NEW YORK Bank of America Corp has reached a $335 million settlement of a federal lawsuit accusing it of misleading shareholders about its exposure to risky mortgage securities and its dependence on an electronic mortgage registry known as MERS.

The second-largest U.S. bank disclosed the accord in its quarterly report filed on Friday with the U.S. Securities and Exchange Commission. It said it set aside enough reserves for the settlement as of June 30, and that final documentation and court approval are still needed.

Shareholders led by the Pennsylvania Public School Employees’ Retirement System claimed they had been misled into buying Bank of America stock in 2009 and 2010, including stock sold to repay $45 billion of federal bailout money.

They said the Charlotte, North Carolina-based lender knew it could not raise enough capital had it revealed it might have to buy back billions of dollars of securities backed by risky loans, including from the former Countrywide Financial Corp.

Shareholders also said the bank knew that record keeping in Merscorp Inc’s private Mortgage Electronic Registration Systems registry was so poor that it would not be able to legally foreclose on thousands of delinquent mortgages.

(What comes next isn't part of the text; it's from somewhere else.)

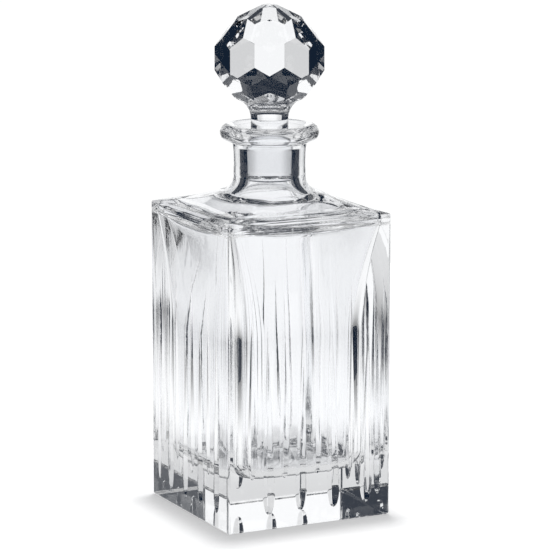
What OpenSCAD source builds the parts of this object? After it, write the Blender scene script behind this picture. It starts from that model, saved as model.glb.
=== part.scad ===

MERS was established in 1995 to circumvent the often cumbersome process of transferring ownership of mortgages and recording changes with county clerks.

Spokesmen for Bank of America did not immediately respond to requests for comment. The pension fund and its in-house counsel did not immediately respond to similar requests. An outside lawyer for the fund declined to comment.

The bank has spent more than $70 billion since the financial crisis to resolve legal and regulatory matters, including those tied to its purchases of Countrywide in July 2008 and Merrill Lynch Co six months later.

The case is Pennsylvania Public School Employees’ Retirement System et al v. Bank of America Corp et al, U.S. District Court, Southern District of New York, No. 11-00733.